Subject: Re: [vwrap] Is 'Data Z' immutable (like a git snapshot)?
X-BeenThere: vwrap@ietf.org
X-Mailman-Version: 2.1.9
Precedence: list
List-Id: Virtual World Region Agent Protocol - IETF working group <vwrap.ietf.org>
List-Unsubscribe: <https://www.ietf.org/mailman/listinfo/vwrap>, <mailto:vwrap-request@ietf.org?subject=unsubscribe>
List-Archive: <http://www.ietf.org/mail-archive/web/vwrap>
List-Post: <mailto:vwrap@ietf.org>
List-Help: <mailto:vwrap-request@ietf.org?subject=help>
List-Subscribe: <https://www.ietf.org/mailman/listinfo/vwrap>, <mailto:vwrap-request@ietf.org?subject=subscribe>
X-List-Received-Date: Sat, 09 Apr 2011 03:27:22 -0000

I agree with virtually everything you've written here, Carlo.

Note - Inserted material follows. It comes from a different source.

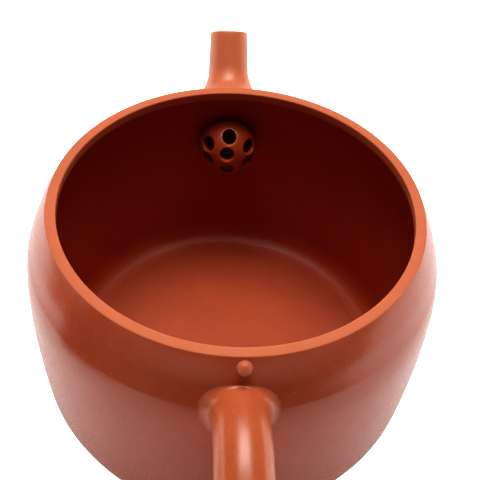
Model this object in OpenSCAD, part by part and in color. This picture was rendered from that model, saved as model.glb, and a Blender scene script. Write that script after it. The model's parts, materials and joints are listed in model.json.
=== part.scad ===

(And your observations about how this even applied to your experience with
IRC were interesting too, and unexpected.)

I'll just add a couple of small decorations.

First, on the issue of  "authorities" that control mutation, there is
another way of looking at this, a way which any practitioner of Functional
Programming would find very natural:  a "mutating" object can be thought of
as an infinite sequence of immutable timestamped object states.  And while
traditional imperative computing tends to consider FP as "odd", there is
nothing at all odd about an incoming stream of events.  There's your
"mutation authority" for you --- it's merely the event stream generator,
each event being immutable. :P  This fits in perfectly with event-driven
programming of course.

The second point I'd like to make refers to your section about assets versus
objects.  As you say, there is a distinction to be made, and the semantic
gap seems to open very wide between them when objects are changing rapidly.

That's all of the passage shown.